Now called Merant, following its merger with a US software house, the group gives investors a headache for a different reason. Merant has transformed itself into an "e-business" outfit and understanding what it offers its customers is no mean feat.

The answer from Gary Greenfeld, chief executive, is everything that helps them into e-business. The services are gathered under the Egility brand name, which is about "extending legacy applications, integrating data ...and more".

Merant's new strategy has seen the company return to growth. In the second quarter, non-Y2K revenues grew 16 per cent year-on-year. Even so, falling Y2K revenues saw overall comparable revenues in the half-year fall from $182m (pounds 113m) to $180m. Y2K work now accounts for just 8 per cent of the business.

The trend in sales of the Micro Focus range of software and services, which help all parts of an organisation access its mainframe, is upwards. Merant's data connectivity business also strengthened, contributing to an increase of net earnings from $900,000 in the first quarter to $4.3m in the second.

Meanwhile, margins, currently 75 per cent, are heading upwards as merger synergies kick in.
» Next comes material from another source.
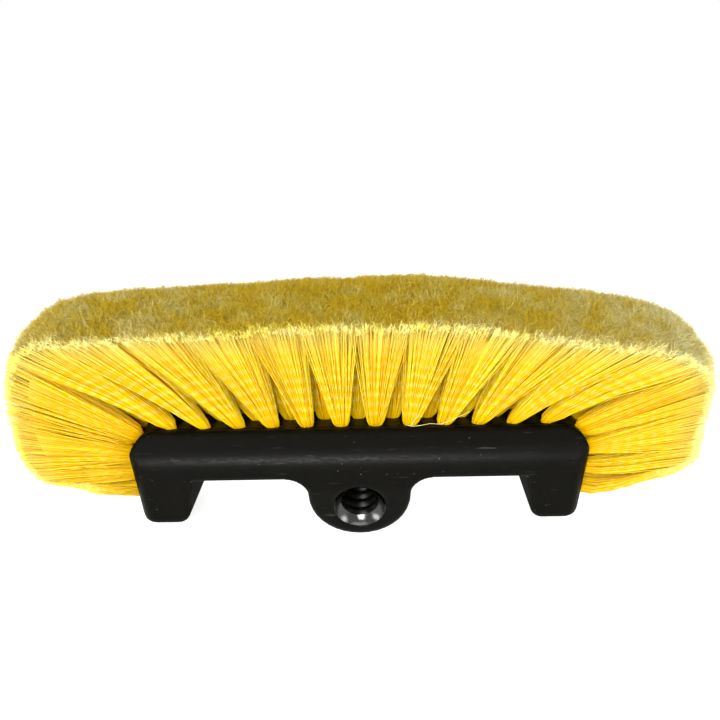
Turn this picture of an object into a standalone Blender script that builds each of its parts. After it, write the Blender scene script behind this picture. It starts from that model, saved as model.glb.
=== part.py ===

Merant also has around pounds 68m of cash to make small "tuck- in" acquisitions.

The shares closed up 41p, or 12 per cent, at 393.5p - a multiple of 28- times analysts' forecasts of 14.1p earnings per share this year, rising to 17.2p in 2001. While the shares have more than doubled since this column said they were undervalued in June, the possibility of further margin improvement and fast-growing e-business sales, means the rating still looks modest.